La tragedia descubierta en el rancho Izaguirre, en Teuchitlán, Jalisco, ha sido el centro de una intensa disputa comunicacional entre el gobierno federal y la opinión pública. Los eventos revelados, que incluyen indicios de reclutamiento forzado, entrenamiento paramilitar y asesinatos, han generado conmoción nacional e internacional. Frente a este escenario, el gobierno federal ha respondido con una estrategia claramente orientada a redefinir la narrativa de los hechos.

La mañanera del lunes no fue simplemente una exposición informativa; fue un intento deliberado de recuperar la iniciativa comunicativa. En momentos donde el descrédito o la percepción de incapacidad pueden impactar severamente al gobierno —y a su proyecto de continuidad—, la administración optó por una puesta en escena cuidadosamente diseñada para controlar el mensaje. La sesión de preguntas y respuestas fue, en realidad, un ejercicio de validación discursiva, en el que los interlocutores fueron seleccionados estratégicamente, asegurando que no hubiera preguntas incómodas ni desviaciones del guión oficial.

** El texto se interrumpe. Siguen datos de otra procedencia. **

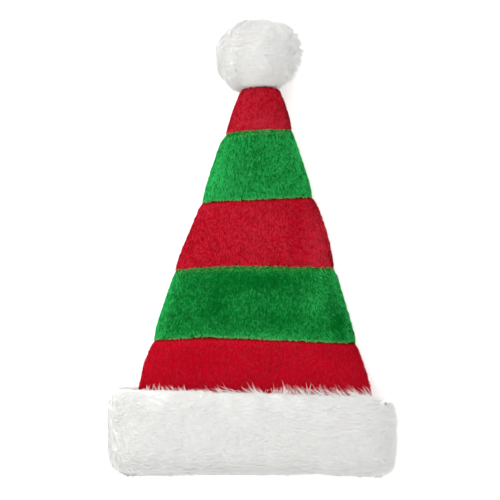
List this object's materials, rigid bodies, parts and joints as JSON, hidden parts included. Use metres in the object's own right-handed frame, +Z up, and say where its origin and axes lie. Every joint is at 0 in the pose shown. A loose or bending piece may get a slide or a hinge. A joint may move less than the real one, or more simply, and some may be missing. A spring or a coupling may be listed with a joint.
{
  "type": "elf hat",
  "caption": "Striped plush elf hat lying flat on its back, a tapered cloth crown with a turned-up long-pile fur cuff round the mouth and a fur pompom behind the tip.",
  "frame": {"origin": "bottom centre of the bounding box, on the floor that the hat lies on", "axes": "+Y from the mouth to the pompom along the hat, +X across it to its right side as seen from above, +Z up from the floor through the lying front wall"},
  "size_m": [0.299, 0.458, 0.0666],
  "materials": {
    "red_plush": "short soft red plush pile",
    "green_plush": "short soft green plush pile",
    "white_cuff_fur": "long white fur pile",
    "white_pompom_fur": "long white fur pile, combed round a ball"
  },
  "bodies": {
    "root": {"stripe_red_rim": "red_plush", "stripe_green_lower": "green_plush", "stripe_red_middle": "red_plush", "stripe_green_upper": "green_plush", "stripe_red_tip": "red_plush", "cuff": "white_cuff_fur", "pompom": "white_pompom_fur"}
  },
  "joints": []
}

En el plano discursivo, el gobierno ha optado por confrontar de manera directa las versiones alternativas que han circulado en medios de comunicación y redes sociales. El secretario de Seguridad y Protección Ciudadana, Omar García Harfuch, se ha posicionado como el principal vocero de este esfuerzo, al describir el rancho como una instalación estructurada para reclutar y entrenar personas, pero también como un lugar donde se torturaba y asesinaba. No obstante, enfatizó que no se trataba de un centro de exterminio.

Sin embargo, el problema de fondo no radica en cómo se etiqueta el lugar, sino en lo que allí ocurrió y en lo que esta revelación implica sobre el estado de derecho en México. El debate sobre si se trata técnicamente de un “centro de exterminio” o si “simplemente se mataban personas” es, en gran medida, semántico. Lo esencial es que el caso evidencia la existencia de estructuras criminales con capacidades militares, operando con altos niveles de impunidad en territorios donde la presencia estatal es débil o incluso inexistente.

A pesar del esfuerzo gubernamental, los intentos de modificar la narrativa no parecen estar teniendo el efecto deseado. En parte, esto se debe a que la opinión pública ya ha sido impactada por las imágenes, los testimonios y los reportes independientes. Además, la percepción de que el gobierno intenta controlar la conversación antes que rendir cuentas mina la confianza ciudadana. La verdad, como construcción social, no se impone únicamente desde el poder; necesita ser creíble, verificable y compartida.

En este contexto, la mañanera no logró borrar de la mente colectiva lo que se reveló en Teuchitlán. Por el contrario, reafirmó que en México sigue librándose una guerra paralela: la del control territorial entre el Estado y los grupos criminales, y otra más sutil, pero no menos relevante: la guerra por el control de la narrativa pública.